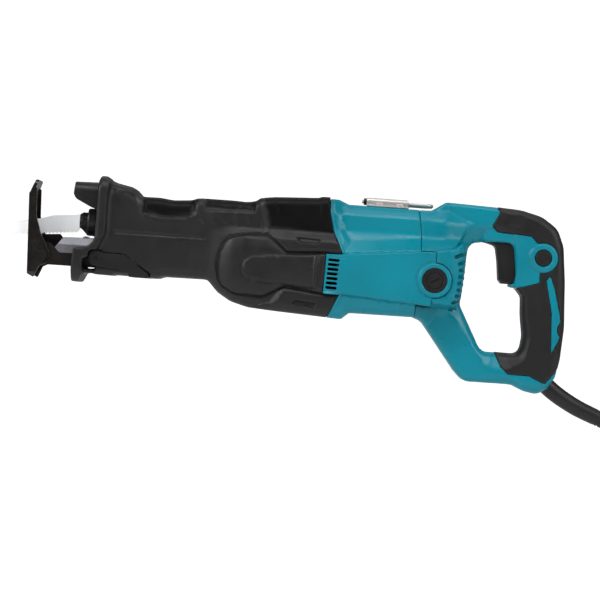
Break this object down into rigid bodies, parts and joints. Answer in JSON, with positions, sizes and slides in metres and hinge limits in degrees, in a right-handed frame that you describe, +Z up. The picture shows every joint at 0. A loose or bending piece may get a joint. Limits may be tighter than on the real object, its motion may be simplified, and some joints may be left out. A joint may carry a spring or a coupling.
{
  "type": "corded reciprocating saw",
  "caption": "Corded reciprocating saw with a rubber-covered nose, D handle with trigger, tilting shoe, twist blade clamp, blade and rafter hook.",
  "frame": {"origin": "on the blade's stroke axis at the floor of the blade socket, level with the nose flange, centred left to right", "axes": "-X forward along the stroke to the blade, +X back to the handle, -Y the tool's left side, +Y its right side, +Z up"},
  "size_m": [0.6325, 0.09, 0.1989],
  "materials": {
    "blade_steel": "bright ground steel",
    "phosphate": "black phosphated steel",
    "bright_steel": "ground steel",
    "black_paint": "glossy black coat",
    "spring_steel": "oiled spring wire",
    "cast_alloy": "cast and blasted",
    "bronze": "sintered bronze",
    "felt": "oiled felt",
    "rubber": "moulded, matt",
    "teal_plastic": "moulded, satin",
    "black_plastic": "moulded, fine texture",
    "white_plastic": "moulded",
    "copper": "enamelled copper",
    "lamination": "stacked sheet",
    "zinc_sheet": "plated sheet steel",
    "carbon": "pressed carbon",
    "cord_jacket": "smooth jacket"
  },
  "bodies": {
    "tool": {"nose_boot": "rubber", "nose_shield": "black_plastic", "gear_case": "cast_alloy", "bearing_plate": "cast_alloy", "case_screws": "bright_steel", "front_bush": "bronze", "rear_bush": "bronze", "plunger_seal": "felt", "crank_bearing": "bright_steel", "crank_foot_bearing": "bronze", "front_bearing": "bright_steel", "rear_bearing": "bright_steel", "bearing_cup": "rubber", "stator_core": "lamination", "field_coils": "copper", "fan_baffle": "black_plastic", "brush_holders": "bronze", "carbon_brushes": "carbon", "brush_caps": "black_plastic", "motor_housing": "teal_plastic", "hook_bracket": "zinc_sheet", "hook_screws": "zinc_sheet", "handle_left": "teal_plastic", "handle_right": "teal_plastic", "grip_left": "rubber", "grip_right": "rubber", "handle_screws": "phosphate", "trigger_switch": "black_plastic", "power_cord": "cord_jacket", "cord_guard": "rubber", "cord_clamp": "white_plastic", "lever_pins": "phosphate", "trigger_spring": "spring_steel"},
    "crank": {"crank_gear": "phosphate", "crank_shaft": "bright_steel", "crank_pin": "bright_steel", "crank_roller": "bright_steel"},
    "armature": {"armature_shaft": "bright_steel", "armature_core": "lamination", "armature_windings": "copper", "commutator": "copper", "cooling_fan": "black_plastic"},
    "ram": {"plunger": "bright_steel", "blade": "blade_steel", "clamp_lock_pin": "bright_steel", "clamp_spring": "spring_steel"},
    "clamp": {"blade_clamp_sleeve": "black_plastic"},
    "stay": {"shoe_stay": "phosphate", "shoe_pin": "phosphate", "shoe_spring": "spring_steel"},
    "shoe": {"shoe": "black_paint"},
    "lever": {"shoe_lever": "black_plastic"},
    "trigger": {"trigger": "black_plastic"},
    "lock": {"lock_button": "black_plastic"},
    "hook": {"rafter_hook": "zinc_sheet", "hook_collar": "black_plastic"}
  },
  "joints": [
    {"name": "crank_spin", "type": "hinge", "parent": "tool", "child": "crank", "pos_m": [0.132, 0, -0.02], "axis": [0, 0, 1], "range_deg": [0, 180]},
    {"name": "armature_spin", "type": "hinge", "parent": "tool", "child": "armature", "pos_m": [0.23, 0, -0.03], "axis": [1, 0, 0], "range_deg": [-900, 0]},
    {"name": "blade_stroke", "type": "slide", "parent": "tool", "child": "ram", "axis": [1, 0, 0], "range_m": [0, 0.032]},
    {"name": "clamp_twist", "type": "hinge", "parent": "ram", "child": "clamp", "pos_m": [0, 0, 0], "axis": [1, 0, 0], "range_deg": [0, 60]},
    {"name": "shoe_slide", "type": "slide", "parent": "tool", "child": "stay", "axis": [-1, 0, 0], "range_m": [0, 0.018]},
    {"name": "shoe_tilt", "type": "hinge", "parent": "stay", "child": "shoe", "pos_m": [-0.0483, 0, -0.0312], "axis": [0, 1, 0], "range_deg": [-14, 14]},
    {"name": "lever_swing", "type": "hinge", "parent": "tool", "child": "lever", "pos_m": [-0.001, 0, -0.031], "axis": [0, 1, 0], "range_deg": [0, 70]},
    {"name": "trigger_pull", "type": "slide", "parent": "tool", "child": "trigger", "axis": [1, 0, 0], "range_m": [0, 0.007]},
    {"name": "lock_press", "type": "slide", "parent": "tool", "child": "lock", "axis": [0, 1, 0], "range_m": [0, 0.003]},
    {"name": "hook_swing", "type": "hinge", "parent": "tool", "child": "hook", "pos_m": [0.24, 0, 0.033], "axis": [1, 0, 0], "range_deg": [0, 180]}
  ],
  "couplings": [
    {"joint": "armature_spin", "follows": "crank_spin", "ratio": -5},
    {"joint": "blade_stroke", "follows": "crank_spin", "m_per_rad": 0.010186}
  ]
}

- - -

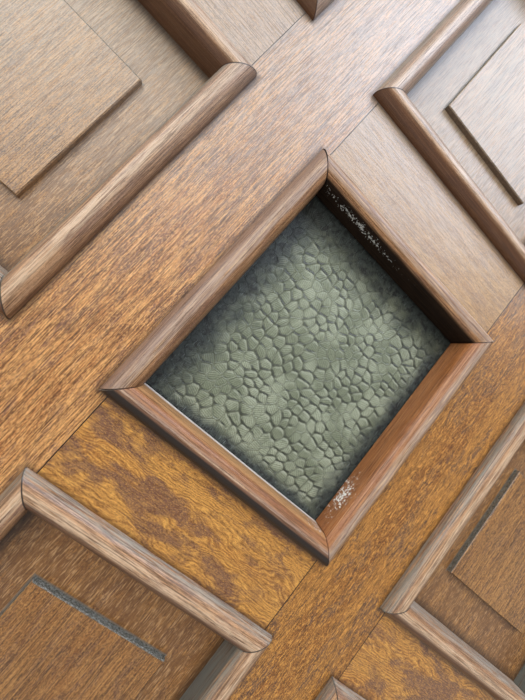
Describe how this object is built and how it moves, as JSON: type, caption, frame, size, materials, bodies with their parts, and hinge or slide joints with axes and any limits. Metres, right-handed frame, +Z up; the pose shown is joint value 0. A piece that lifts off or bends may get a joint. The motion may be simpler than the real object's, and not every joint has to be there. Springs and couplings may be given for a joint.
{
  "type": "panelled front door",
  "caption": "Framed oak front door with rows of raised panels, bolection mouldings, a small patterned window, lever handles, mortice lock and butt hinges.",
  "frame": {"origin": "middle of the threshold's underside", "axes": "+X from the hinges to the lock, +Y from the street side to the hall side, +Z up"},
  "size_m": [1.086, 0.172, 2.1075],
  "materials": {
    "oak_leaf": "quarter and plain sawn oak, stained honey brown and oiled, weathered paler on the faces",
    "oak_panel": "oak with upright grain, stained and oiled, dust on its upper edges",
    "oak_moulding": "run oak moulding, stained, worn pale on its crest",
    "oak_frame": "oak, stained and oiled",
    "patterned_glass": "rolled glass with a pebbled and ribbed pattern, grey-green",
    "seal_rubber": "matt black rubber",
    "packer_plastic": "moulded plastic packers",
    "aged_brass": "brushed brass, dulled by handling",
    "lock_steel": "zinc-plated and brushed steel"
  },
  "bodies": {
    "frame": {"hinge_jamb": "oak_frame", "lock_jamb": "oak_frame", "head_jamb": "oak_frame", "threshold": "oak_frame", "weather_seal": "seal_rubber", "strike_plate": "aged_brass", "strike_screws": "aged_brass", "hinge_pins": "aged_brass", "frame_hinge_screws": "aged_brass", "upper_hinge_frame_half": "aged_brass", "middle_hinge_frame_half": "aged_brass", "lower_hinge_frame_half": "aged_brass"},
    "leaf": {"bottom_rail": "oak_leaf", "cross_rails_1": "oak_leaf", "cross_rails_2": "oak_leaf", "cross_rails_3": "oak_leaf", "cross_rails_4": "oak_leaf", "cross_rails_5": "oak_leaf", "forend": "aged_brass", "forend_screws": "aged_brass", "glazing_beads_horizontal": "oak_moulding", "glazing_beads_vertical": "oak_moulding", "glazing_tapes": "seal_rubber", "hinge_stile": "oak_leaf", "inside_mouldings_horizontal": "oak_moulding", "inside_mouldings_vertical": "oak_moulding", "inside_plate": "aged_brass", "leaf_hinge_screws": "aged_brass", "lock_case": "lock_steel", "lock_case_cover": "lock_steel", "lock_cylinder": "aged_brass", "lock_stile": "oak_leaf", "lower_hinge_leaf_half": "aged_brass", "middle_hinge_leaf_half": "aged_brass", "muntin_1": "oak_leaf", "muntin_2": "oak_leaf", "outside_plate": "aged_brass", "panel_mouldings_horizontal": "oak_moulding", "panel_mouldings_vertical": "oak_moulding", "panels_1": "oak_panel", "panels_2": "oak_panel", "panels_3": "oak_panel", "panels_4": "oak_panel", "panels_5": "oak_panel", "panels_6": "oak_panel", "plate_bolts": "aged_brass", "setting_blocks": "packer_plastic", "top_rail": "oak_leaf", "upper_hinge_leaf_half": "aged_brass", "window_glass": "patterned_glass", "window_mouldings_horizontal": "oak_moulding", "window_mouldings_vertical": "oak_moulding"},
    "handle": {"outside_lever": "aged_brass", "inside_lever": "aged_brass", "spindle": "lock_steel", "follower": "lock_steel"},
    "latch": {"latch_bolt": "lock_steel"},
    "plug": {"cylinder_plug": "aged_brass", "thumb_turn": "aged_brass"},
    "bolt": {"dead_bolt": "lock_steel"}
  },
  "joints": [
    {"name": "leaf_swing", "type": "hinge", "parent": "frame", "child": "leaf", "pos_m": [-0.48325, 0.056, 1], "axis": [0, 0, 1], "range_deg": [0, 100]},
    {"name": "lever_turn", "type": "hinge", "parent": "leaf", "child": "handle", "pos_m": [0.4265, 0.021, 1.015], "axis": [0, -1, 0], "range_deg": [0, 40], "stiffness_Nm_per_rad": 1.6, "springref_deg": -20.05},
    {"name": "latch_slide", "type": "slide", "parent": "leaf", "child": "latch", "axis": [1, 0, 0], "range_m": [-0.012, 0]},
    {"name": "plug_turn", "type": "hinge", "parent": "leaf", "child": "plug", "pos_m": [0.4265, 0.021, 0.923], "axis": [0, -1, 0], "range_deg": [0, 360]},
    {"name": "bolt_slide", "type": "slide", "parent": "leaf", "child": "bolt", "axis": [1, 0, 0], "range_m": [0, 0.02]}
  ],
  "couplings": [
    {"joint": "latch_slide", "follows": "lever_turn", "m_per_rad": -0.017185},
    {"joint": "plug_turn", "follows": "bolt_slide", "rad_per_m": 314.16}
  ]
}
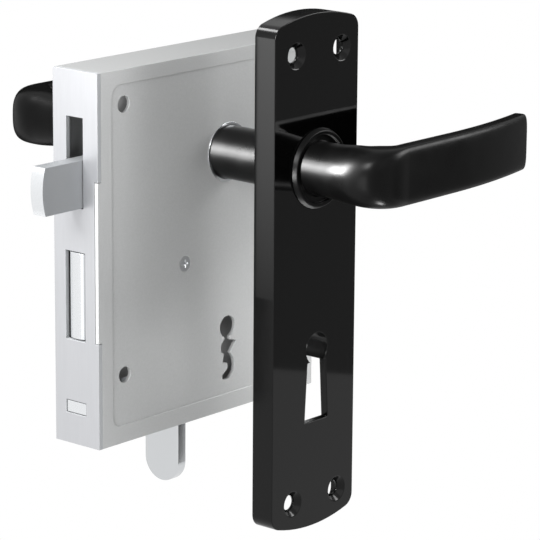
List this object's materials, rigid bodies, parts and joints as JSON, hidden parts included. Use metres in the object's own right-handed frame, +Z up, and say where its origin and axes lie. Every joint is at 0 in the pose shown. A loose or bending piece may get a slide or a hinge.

- - -

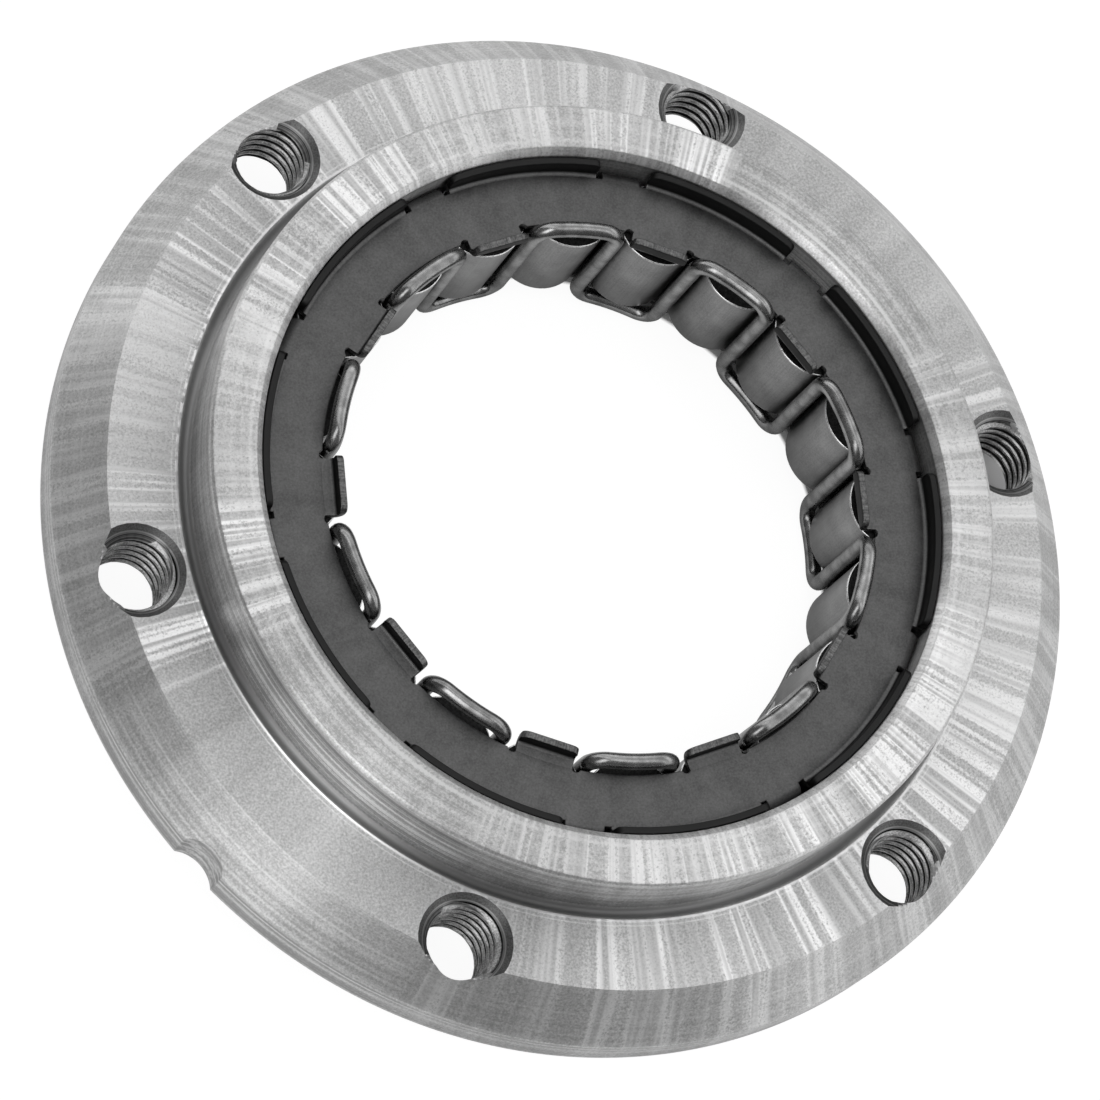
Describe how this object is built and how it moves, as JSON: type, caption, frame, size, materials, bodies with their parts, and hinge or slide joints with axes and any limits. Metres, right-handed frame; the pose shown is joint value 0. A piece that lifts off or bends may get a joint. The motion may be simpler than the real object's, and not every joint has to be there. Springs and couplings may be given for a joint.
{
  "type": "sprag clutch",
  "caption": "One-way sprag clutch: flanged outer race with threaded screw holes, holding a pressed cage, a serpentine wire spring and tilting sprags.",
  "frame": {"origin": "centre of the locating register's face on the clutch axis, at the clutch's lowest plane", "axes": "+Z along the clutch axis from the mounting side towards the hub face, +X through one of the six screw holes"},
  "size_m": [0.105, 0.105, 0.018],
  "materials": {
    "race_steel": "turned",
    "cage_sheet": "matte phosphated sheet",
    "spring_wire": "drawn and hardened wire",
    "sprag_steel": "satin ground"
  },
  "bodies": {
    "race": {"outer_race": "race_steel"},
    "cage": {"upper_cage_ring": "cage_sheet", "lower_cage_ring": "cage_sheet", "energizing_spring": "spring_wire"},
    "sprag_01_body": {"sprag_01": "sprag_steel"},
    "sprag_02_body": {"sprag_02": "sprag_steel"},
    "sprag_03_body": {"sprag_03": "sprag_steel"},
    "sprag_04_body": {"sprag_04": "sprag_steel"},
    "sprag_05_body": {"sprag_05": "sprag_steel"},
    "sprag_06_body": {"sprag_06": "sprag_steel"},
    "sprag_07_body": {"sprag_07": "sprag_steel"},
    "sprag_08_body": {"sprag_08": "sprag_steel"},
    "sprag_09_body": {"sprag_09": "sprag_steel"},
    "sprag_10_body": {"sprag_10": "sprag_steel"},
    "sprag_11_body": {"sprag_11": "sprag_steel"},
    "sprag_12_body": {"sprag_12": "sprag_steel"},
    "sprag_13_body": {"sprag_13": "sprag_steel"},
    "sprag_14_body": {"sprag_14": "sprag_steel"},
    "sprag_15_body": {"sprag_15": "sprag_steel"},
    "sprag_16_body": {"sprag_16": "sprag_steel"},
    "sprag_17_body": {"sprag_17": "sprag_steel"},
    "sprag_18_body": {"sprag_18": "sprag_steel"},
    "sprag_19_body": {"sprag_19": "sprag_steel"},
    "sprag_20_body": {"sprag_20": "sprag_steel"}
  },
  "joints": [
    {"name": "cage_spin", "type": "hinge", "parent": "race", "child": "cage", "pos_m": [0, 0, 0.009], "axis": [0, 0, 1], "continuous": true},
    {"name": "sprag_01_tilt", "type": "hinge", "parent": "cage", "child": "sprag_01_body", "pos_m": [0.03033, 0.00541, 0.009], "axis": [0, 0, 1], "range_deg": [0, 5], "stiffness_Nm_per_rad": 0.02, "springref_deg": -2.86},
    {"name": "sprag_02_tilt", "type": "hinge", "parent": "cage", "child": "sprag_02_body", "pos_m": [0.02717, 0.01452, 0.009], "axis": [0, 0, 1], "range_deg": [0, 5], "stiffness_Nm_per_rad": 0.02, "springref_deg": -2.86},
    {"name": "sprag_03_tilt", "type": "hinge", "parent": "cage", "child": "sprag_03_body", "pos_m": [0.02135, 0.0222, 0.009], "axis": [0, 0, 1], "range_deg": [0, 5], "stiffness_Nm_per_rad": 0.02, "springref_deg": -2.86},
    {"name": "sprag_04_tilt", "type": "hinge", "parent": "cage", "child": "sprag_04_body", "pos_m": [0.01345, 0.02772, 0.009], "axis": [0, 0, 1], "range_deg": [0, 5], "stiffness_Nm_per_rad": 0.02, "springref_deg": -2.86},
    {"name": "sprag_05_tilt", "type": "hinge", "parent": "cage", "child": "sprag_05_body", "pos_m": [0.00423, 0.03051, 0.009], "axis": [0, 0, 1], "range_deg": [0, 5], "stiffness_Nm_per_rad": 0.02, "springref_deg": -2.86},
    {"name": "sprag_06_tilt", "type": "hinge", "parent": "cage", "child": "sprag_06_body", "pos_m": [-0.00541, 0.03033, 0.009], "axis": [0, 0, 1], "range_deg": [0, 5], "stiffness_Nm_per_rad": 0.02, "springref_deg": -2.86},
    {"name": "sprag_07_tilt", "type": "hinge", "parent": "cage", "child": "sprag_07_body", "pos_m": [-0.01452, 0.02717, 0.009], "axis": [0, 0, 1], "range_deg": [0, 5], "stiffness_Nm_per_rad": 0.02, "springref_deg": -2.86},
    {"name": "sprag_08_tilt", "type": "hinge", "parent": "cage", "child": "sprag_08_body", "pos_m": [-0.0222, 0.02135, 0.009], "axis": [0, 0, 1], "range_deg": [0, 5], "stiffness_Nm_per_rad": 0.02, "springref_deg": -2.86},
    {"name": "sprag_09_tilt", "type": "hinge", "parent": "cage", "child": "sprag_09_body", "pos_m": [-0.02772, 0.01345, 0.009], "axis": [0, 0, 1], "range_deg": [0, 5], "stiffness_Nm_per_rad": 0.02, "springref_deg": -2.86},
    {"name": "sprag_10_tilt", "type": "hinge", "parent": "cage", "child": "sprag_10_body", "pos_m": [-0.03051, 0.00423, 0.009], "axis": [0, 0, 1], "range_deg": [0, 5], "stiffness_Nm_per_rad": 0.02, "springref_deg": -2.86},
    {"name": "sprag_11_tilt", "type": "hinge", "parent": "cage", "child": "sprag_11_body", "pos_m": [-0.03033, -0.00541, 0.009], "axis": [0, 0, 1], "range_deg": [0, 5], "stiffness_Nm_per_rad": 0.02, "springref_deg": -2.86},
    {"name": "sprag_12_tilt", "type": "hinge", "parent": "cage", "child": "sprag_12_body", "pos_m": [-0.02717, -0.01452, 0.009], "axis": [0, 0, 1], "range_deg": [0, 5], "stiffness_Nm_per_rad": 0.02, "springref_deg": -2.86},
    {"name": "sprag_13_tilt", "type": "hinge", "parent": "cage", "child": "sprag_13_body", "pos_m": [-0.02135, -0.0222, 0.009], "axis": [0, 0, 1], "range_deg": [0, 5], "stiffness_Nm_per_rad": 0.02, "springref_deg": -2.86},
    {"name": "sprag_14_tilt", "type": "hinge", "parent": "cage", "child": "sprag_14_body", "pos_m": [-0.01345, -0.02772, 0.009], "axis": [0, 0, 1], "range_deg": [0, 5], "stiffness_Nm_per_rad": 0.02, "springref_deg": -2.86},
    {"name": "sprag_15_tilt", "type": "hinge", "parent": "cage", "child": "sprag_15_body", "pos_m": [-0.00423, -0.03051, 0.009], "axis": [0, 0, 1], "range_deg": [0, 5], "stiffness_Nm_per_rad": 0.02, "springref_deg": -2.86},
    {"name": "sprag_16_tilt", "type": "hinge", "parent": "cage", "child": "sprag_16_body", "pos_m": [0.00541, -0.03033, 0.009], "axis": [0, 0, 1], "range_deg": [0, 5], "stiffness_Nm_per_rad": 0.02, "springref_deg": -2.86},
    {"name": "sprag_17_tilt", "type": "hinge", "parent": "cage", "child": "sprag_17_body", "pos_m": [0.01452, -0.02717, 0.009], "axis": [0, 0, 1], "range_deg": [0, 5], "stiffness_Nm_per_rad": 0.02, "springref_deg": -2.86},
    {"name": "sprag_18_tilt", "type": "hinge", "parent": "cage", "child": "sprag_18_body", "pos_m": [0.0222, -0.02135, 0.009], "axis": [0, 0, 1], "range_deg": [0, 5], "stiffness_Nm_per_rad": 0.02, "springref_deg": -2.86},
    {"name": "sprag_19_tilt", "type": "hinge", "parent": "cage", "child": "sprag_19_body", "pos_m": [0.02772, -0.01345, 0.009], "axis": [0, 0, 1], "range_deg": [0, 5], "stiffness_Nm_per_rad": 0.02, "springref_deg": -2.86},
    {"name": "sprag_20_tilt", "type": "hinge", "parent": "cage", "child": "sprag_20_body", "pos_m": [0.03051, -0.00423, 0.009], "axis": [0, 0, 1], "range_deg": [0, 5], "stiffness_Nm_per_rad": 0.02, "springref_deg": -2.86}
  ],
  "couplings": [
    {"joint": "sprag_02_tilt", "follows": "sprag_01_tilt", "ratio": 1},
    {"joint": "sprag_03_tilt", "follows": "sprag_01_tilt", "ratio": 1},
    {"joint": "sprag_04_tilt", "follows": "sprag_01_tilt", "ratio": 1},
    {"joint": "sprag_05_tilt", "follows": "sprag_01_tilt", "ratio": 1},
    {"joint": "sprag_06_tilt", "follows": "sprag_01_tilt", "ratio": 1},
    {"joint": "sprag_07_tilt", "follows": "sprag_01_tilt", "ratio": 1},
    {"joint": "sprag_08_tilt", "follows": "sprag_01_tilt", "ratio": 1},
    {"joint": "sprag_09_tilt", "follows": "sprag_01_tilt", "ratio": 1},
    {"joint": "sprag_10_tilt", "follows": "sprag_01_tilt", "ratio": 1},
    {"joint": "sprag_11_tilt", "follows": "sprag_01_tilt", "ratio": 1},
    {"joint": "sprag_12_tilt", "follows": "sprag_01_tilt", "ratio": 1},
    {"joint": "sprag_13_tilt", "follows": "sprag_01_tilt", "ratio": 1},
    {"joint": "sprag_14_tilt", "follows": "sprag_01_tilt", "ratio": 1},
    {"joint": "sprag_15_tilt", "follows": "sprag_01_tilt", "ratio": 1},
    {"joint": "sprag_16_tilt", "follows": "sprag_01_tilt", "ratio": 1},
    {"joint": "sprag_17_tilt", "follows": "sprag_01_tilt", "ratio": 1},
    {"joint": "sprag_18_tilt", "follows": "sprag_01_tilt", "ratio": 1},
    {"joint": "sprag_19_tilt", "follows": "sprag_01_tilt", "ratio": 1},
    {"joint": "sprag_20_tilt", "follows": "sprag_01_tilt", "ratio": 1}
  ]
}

- - -

▶ **CHALLENGE**
Find the word "moves" in the entries above and gather every line that holds it.

▶ **COMPLETE OUTPUT**
Describe how this object is built and how it moves, as JSON: type, caption, frame, size, materials, bodies with their parts, and hinge or slide joints with axes and any limits. Metres, right-handed frame, +Z up; the pose shown is joint value 0. A piece that lifts off or bends may get a joint. The motion may be simpler than the real object's, and not every joint has to be there. Springs and couplings may be given for a joint.
Describe how this object is built and how it moves, as JSON: type, caption, frame, size, materials, bodies with their parts, and hinge or slide joints with axes and any limits. Metres, right-handed frame; the pose shown is joint value 0. A piece that lifts off or bends may get a joint. The motion may be simpler than the real object's, and not every joint has to be there. Springs and couplings may be given for a joint.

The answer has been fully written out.